What happens if we keep running Windows Server 2016 after end of support? Any vulnerabilities discovered after January 12, 2027 will remain permanently unpatched. Your servers become known targets for attackers who scan specifically for end-of-life systems. You will also likely face compliance failures in regulated industries, as most frameworks require operating on vendor-supported software with active security updates.
Should we upgrade to newer Windows Server hardware or migrate to the cloud? Both are valid paths. New on-premises hardware provides up to ten years of continued support but requires significant upfront capital and capacity commitments. Cloud migration offers pay-as-you-go flexibility, built-in redundancy, and shifts infrastructure management to the provider. The right choice depends on your workloads, budget structure, team capabilities, and compliance requirements.
What are Extended Security Updates and should we use them? Microsoft’s Extended Security Updates program provides continued security patches after Windows Server 2016 end of support, at increasing annual cost. ESUs are designed as a bridge for organizations that need additional time to migrate — not as a long-term solution. The cost escalates significantly each year and is specifically structured to incentivize migration.
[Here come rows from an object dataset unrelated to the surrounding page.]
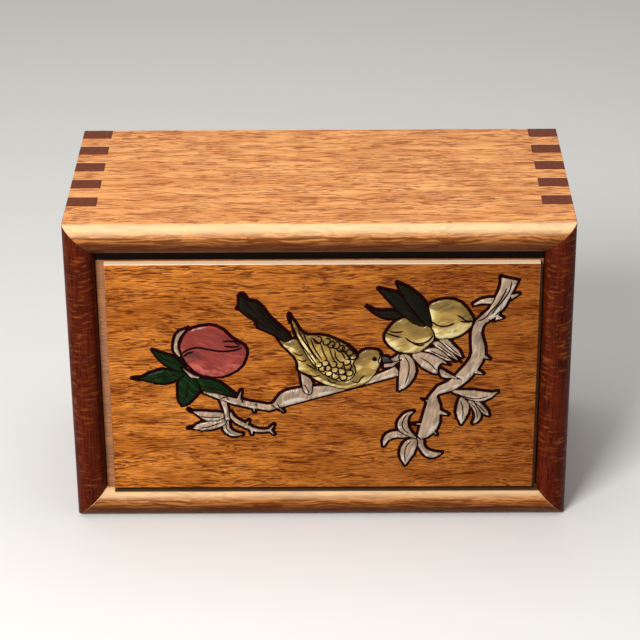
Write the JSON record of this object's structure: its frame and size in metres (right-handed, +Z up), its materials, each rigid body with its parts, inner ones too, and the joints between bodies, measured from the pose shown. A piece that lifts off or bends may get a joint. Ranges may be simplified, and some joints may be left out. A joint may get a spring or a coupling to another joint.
{
  "type": "trinket chest",
  "caption": "Table-top wooden chest with rounded front edges and a lift-out front, inlaid in shell with a bird on a peach branch, that closes small drawers.",
  "frame": {"origin": "on the ground, under the middle of the case's footprint", "axes": "+X to the right as one faces the chest, +Y from the front to the back, +Z up"},
  "size_m": [0.25, 0.1274, 0.1625],
  "materials": {
    "case_wood": "satin lacquered rosewood-like hardwood",
    "panel_wood": "plain oiled hardwood",
    "front_wood": "satin lacquered golden-brown hardwood, grain across",
    "drawer_wood": "plain pale hardwood",
    "mastic": "dark brown mastic, dull",
    "pink_shell": "dyed mother-of-pearl, polished",
    "gold_shell": "golden mother-of-pearl, polished",
    "silver_shell": "silver-grey mother-of-pearl, polished",
    "green_shell": "very dark green dyed shell, polished",
    "brass": "turned brass, lightly aged"
  },
  "bodies": {
    "case": {"top_board": "case_wood", "bottom_board": "case_wood", "left_board": "case_wood", "right_board": "case_wood", "back_panel": "panel_wood", "shelf": "panel_wood", "divider": "panel_wood"},
    "front": {"lift_out_front": "front_wood", "mastic_bed": "mastic", "bird_wing": "gold_shell", "bird_body": "gold_shell", "bird_tail": "green_shell", "red_peach": "pink_shell", "peach_rim": "silver_shell", "peach_leaves": "green_shell", "crown_leaves": "green_shell", "gold_peaches": "gold_shell", "middle_leaves": "silver_shell", "right_branch": "silver_shell", "left_branch": "silver_shell", "left_spray": "silver_shell", "right_spray": "silver_shell", "foot_spray": "silver_shell"},
    "lower_drawer": {"lower_drawer_front": "front_wood", "lower_drawer_back": "drawer_wood", "lower_drawer_bottom": "drawer_wood", "lower_drawer_left_side": "drawer_wood", "lower_drawer_right_side": "drawer_wood", "lower_drawer_knob": "brass"},
    "upper_left_drawer": {"upper_left_drawer_front": "front_wood", "upper_left_drawer_back": "drawer_wood", "upper_left_drawer_bottom": "drawer_wood", "upper_left_drawer_left_side": "drawer_wood", "upper_left_drawer_right_side": "drawer_wood", "upper_left_drawer_knob": "brass"},
    "upper_right_drawer": {"upper_right_drawer_front": "front_wood", "upper_right_drawer_back": "drawer_wood", "upper_right_drawer_bottom": "drawer_wood", "upper_right_drawer_left_side": "drawer_wood", "upper_right_drawer_right_side": "drawer_wood", "upper_right_drawer_knob": "brass"}
  },
  "joints": [
    {"name": "front_slide", "type": "slide", "parent": "case", "child": "front", "axis": [0, -1, 0], "range_m": [0, 0.2]},
    {"name": "lower_drawer_slide", "type": "slide", "parent": "case", "child": "lower_drawer", "axis": [0, -1, 0], "range_m": [0, 0.075]},
    {"name": "upper_left_drawer_slide", "type": "slide", "parent": "case", "child": "upper_left_drawer", "axis": [0, -1, 0], "range_m": [0, 0.075]},
    {"name": "upper_right_drawer_slide", "type": "slide", "parent": "case", "child": "upper_right_drawer", "axis": [0, -1, 0], "range_m": [0, 0.075]}
  ],
  "couplings": [
    {"joint": "lower_drawer_slide", "follows": "front_slide", "ratio": 0.375},
    {"joint": "upper_left_drawer_slide", "follows": "front_slide", "ratio": 0.375},
    {"joint": "upper_right_drawer_slide", "follows": "front_slide", "ratio": 0.375}
  ]
}
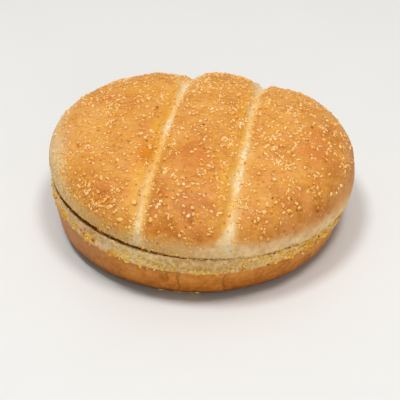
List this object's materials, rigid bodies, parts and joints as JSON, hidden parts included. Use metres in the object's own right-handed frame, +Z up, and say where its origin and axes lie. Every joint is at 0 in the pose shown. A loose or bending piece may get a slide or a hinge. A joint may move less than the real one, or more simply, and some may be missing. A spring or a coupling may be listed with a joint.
{
  "type": "scored round sandwich bun",
  "caption": "Round baked sandwich bun with soft lobes between straight score lines, sliced level into a top half and a heel, dusted with coarse meal.",
  "frame": {"origin": "middle of the heel's flat foot, on the surface that the bun rests on", "axes": "+Z up, +Y along the score lines towards the back, +X to the right across the lobes"},
  "size_m": [0.1187, 0.1181, 0.0459],
  "materials": {
    "top_crust": "golden brown baked crust, soft sheen, paler down the rolled side and in the score lines",
    "heel_crust": "brown pan-baked wall, pale unbaked band above the lip, matt"
  },
  "bodies": {
    "root": {"bun_base": "heel_crust", "bun_top": "top_crust"}
  },
  "joints": []
}
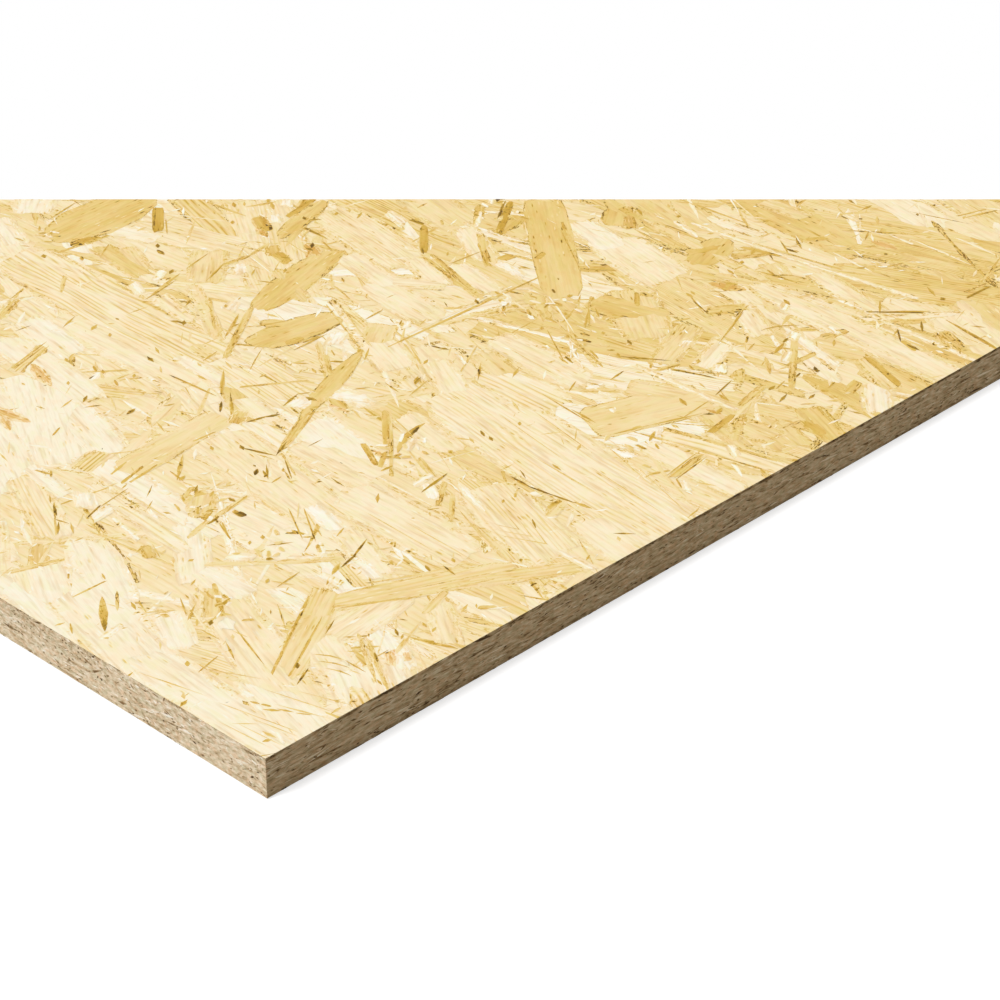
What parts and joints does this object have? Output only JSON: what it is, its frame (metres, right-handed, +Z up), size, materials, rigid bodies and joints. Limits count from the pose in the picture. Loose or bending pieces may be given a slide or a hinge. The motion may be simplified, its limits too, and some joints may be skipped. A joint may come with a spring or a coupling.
{
  "type": "osb panel",
  "caption": "Full sheet of oriented strand board with four square sawn edges, lying flat.",
  "frame": {"origin": "middle of the sheet's underside", "axes": "+X along the sheet's length and its face strands, +Y across its width, +Z up through its thickness"},
  "size_m": [2.44, 1.22, 0.018],
  "materials": {
    "strand_board": "pressed pale softwood strands with a thin film of resin, and grey-beige sawn edges"
  },
  "bodies": {
    "root": {"osb_board": "strand_board"}
  },
  "joints": []
}
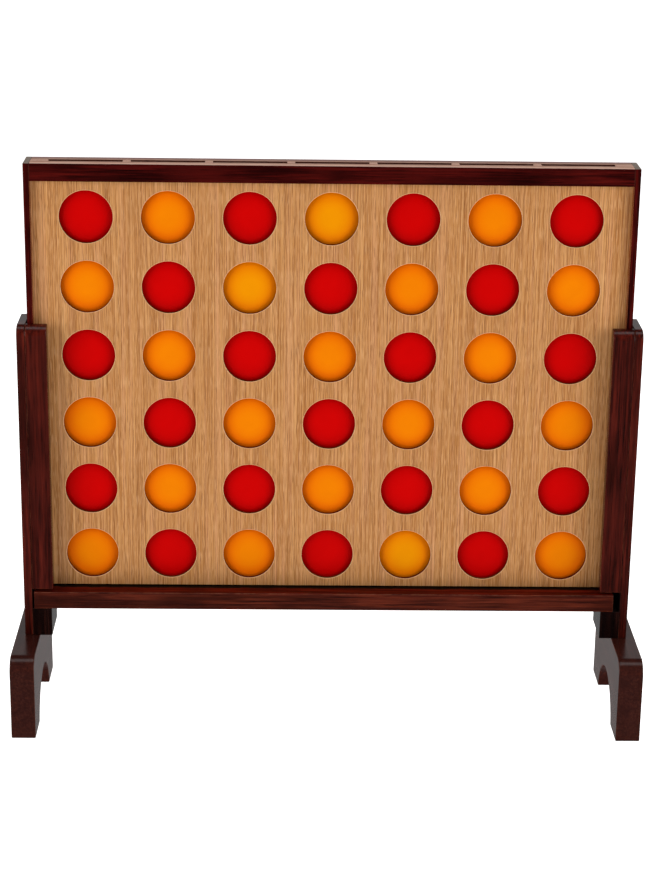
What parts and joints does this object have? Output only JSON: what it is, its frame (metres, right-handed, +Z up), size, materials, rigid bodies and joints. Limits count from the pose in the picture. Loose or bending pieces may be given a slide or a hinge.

How long does a Windows Server migration typically take? For small to mid-sized organizations, a well-planned phased migration typically takes six to twelve months from initial inventory to full cutover. Complex environments with many interdependent applications or strict compliance requirements may take longer. Organizations that start planning in early 2026 will have adequate time. Those who wait until late 2026 will not.
What should we do first to prepare for migration? Begin with a complete inventory of every application, dependency, and integration running on your Windows Server 2016 systems. Confirm vendor compatibility with newer environments. Categorize workloads by business criticality. Then make your on-premises vs. cloud decision based on that inventory, and build your phased migration plan from there.